_TASK TO COMPLETE_: Write out the lines from the top of the material through the line with "push_up_slope = 35.0", exactly and with nothing added.

_DATA BLOCK_:
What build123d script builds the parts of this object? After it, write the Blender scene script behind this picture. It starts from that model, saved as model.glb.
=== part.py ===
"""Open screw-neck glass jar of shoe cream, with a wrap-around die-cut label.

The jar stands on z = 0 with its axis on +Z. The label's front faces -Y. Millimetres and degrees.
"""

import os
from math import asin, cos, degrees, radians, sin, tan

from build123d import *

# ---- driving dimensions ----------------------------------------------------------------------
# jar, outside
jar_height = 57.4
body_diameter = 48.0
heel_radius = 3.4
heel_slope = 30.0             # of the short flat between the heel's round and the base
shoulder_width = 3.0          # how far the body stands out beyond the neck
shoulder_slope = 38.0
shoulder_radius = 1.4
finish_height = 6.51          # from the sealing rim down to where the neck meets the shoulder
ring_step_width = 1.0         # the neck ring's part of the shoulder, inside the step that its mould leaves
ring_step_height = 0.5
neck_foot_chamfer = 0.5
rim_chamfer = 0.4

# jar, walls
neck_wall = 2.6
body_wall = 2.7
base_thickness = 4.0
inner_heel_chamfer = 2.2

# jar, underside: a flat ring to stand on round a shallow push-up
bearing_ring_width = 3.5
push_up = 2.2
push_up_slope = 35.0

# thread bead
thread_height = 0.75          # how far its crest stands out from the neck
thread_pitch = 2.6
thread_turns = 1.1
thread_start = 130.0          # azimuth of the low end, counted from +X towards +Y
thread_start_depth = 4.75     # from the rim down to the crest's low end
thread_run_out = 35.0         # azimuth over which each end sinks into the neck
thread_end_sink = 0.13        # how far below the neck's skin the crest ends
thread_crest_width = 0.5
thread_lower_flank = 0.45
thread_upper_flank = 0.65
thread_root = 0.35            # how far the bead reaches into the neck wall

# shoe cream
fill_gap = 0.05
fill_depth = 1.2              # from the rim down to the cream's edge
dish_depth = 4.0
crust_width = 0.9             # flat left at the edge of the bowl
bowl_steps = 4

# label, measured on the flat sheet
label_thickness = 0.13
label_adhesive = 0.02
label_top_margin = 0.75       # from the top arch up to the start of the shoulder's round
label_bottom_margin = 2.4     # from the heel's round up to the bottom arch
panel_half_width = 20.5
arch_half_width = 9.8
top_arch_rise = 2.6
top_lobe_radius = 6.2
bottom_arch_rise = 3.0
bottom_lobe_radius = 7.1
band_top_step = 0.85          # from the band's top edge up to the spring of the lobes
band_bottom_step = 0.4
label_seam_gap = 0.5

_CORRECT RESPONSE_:
What build123d script builds the parts of this object? After it, write the Blender scene script behind this picture. It starts from that model, saved as model.glb.
=== part.py ===
"""Open screw-neck glass jar of shoe cream, with a wrap-around die-cut label.

The jar stands on z = 0 with its axis on +Z. The label's front faces -Y. Millimetres and degrees.
"""

import os
from math import asin, cos, degrees, radians, sin, tan

from build123d import *

# ---- driving dimensions ----------------------------------------------------------------------
# jar, outside
jar_height = 57.4
body_diameter = 48.0
heel_radius = 3.4
heel_slope = 30.0             # of the short flat between the heel's round and the base
shoulder_width = 3.0          # how far the body stands out beyond the neck
shoulder_slope = 38.0
shoulder_radius = 1.4
finish_height = 6.51          # from the sealing rim down to where the neck meets the shoulder
ring_step_width = 1.0         # the neck ring's part of the shoulder, inside the step that its mould leaves
ring_step_height = 0.5
neck_foot_chamfer = 0.5
rim_chamfer = 0.4

# jar, walls
neck_wall = 2.6
body_wall = 2.7
base_thickness = 4.0
inner_heel_chamfer = 2.2

# jar, underside: a flat ring to stand on round a shallow push-up
bearing_ring_width = 3.5
push_up = 2.2
push_up_slope = 35.0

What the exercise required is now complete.